**DATASET EXCERPT:**
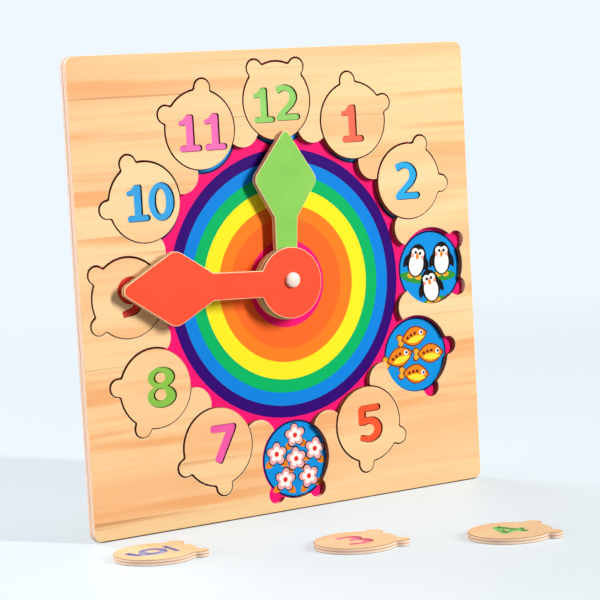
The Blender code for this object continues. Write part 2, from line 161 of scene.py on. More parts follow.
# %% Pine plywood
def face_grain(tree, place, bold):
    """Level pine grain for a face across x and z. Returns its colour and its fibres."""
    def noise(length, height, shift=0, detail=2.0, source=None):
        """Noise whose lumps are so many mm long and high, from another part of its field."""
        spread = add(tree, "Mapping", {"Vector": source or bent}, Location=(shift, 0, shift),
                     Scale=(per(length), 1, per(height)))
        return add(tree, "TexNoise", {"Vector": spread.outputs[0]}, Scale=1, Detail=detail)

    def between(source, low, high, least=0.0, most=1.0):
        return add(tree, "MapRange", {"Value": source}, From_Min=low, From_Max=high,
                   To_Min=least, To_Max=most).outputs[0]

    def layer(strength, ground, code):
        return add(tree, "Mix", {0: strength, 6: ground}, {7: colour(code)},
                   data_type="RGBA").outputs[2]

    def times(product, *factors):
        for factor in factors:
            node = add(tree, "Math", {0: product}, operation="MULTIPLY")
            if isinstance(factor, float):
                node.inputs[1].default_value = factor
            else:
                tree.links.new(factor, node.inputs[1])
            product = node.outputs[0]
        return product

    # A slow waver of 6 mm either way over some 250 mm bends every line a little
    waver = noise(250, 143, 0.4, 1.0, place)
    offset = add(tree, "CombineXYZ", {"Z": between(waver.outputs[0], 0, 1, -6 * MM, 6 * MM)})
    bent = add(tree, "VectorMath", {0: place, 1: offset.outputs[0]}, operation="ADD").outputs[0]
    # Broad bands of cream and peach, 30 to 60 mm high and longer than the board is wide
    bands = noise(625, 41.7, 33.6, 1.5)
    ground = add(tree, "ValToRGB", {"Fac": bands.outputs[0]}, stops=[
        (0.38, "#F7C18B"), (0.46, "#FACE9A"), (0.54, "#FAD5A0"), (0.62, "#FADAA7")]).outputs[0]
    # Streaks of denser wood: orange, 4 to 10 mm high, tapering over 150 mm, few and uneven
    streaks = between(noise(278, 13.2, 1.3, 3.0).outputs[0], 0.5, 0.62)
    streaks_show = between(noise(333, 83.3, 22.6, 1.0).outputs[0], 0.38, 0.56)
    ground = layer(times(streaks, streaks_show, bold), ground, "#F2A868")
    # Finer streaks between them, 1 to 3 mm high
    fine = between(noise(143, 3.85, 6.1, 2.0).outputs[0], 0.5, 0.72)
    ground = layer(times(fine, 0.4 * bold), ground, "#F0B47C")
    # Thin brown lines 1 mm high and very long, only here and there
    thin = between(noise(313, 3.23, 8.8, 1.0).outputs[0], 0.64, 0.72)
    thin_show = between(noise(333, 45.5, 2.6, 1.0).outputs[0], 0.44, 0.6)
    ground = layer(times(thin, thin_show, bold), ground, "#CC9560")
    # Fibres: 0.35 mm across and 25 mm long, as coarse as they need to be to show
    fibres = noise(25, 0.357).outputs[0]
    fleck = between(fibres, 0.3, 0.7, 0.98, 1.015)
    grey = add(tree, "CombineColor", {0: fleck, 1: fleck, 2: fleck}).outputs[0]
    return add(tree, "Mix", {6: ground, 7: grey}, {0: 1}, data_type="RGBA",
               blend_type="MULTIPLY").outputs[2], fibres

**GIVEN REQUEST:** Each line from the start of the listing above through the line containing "return product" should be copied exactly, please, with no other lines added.

**RIGHT ANSWER:**
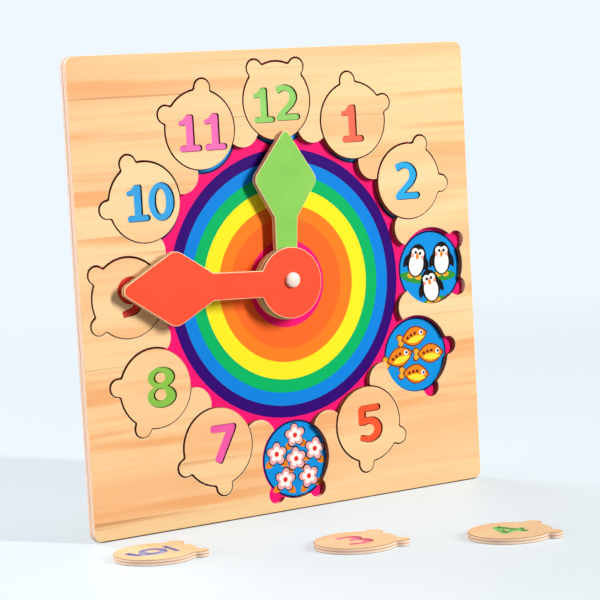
The Blender code for this object continues. Write part 2, from line 161 of scene.py on. More parts follow.
# %% Pine plywood
def face_grain(tree, place, bold):
    """Level pine grain for a face across x and z. Returns its colour and its fibres."""
    def noise(length, height, shift=0, detail=2.0, source=None):
        """Noise whose lumps are so many mm long and high, from another part of its field."""
        spread = add(tree, "Mapping", {"Vector": source or bent}, Location=(shift, 0, shift),
                     Scale=(per(length), 1, per(height)))
        return add(tree, "TexNoise", {"Vector": spread.outputs[0]}, Scale=1, Detail=detail)

    def between(source, low, high, least=0.0, most=1.0):
        return add(tree, "MapRange", {"Value": source}, From_Min=low, From_Max=high,
                   To_Min=least, To_Max=most).outputs[0]

    def layer(strength, ground, code):
        return add(tree, "Mix", {0: strength, 6: ground}, {7: colour(code)},
                   data_type="RGBA").outputs[2]

    def times(product, *factors):
        for factor in factors:
            node = add(tree, "Math", {0: product}, operation="MULTIPLY")
            if isinstance(factor, float):
                node.inputs[1].default_value = factor
            else:
                tree.links.new(factor, node.inputs[1])
            product = node.outputs[0]
        return product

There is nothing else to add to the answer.